Academy limits ad bidding for Oscars

LOS ANGELES -- Academy Awards overseers plan to write new rules to restrain Oscar campaigning, which has become more aggressive as distributors target the industry with ads and special events to plug their films.\nFrank Pierson, president of the Academy of Motion Picture Arts and Sciences, said Thursday the group's board is appointing a committee to draft new guidelines that should be in place well before awards season begins late this year.\nThe new rules might include harsher penalties for violations, Pierson said.

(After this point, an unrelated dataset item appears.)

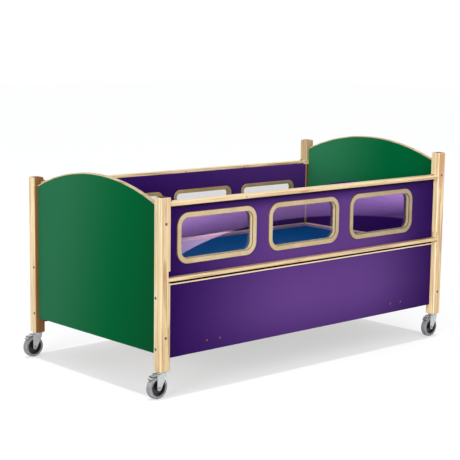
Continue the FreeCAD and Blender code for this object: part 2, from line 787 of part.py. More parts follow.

The most common penalty now is to reduce a studio's allotment of tickets to the Oscar ceremony, which Pierson said amounts to a "slap on the wrist."\nCurrent academy rules are intended to minimize efforts to influence Oscar voters and maintain a level playing field between studios with big awards budgets and smaller distributors with less to spend during Oscar season.\nAcademy officials say those rules helped curtail excessive campaigning in the mid-1990s, when studios were showering voters with elaborately packaged sets containing videotapes of Oscar-contending films. Studios now are limited to sending academy members packaged tapes or DVDs containing only the movie, with no extra features.\nOver the last few years, though, campaigning has grown more competitive, with distributors sometimes spending millions of dollars to boost the awards prospects of a single film.\nFor example, current rules prohibit distributors from inviting academy members to receptions or other events to promote a film specifically for Oscar consideration. Distributors get around that by holding private parties and screenings as general industry events, to which academy members often are invited.\nBad blood arose this year as some studios complained that Miramax was trying to influence voters by suggesting Martin Scorsese deserved the best-director prize for "Gangs of New York" as a career award because he had never won an Oscar. Roman Polanski wound up winning for "The Pianist."\nLast year, Universal executives claimed rivals were secretly bad-mouthing the studio's "A Beautiful Mind," the eventual best-picture winner.\n"This sort of takes the fun out of the issue. This should be a celebration and a party, the whole Oscar thing, and when it begins to get nasty, it takes the edge off for all the participants," Pierson said.\nEven studios have told academy executives that campaigning has gotten out of hand, Pierson said.